Hello and welcome. I'm not sure what this place is for yet~
So I have a hoarding problem. I like to hoard digital content in particular, be it audio, videos, text or images. The truth is, I feel like we all do, to a degree. And it's by design.
Buut I'm getting ahead of myself. I want to discuss a flaw of online information aka why online will never totally replace the offline. It's why online education falls short to real one or why vinyls and physical books are making a comeback.
The truth is that there's too much content online. And that has been the state of things for a while online, but it's more apparent nowadays in the age of algorithms when we are fed thousands of images or videos in an instant. It's just not as expensive to produce and create so we end up with more of it. Thought does that mean that there is no good content left?
Truth be told, I think there's still meaningful content online, and it doesn't have to be hidden deep on a torrenting site from 2004. Sigh, it's almost as if the disposability algorithms left us with made me look all over the Internet for something worthwhile, something different. Because medium we use to consume matters. A new site is a new experience. A funny cat on Reddit doesn't hit the same as a funny cat irl.

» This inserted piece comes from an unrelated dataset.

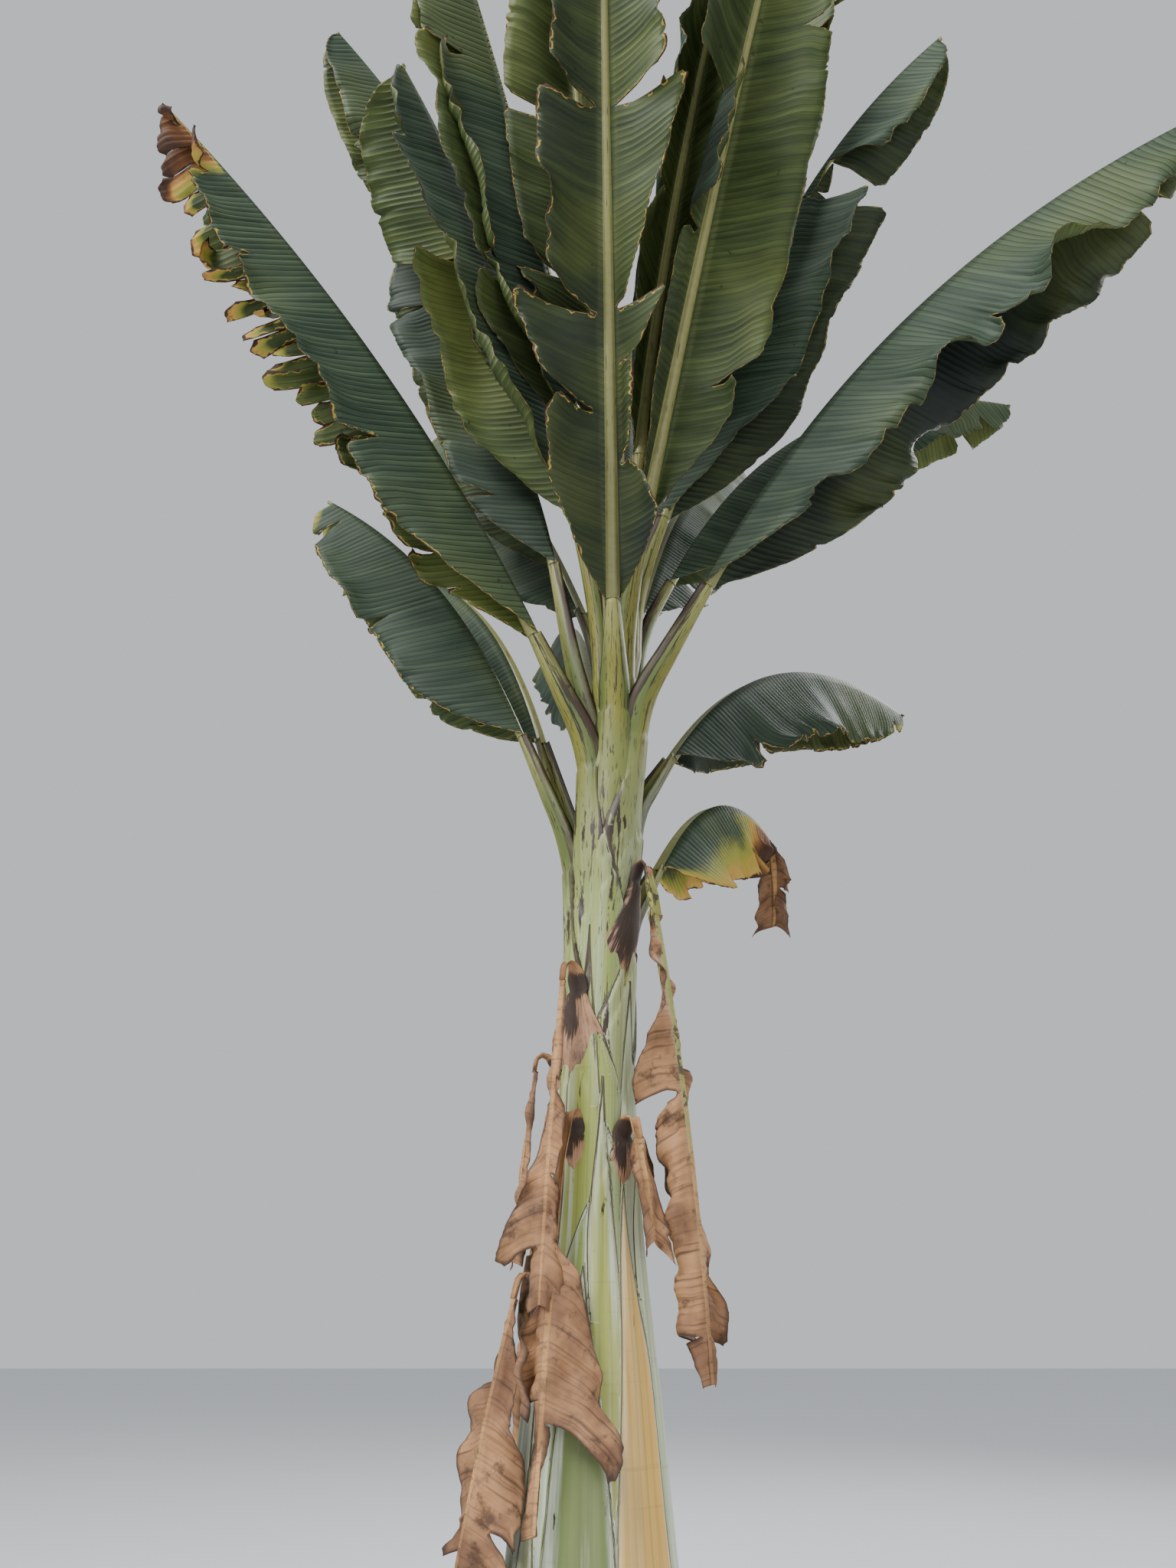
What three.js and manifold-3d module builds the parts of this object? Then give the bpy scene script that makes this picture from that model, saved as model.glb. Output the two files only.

One last thought: do algorithms make us numb to meaningful content to a point of it mattering only if it's popular (or ultra nieche?!). Has this level of convinience made us unappriciative of the effort that goes into creating an art piece posted online? Just how much more effort will we constantly have to put to create something "passable" and not mediocre online (Where has the old, unprofessional, "amateurish" Internet gone?). How do we find meaning in it all?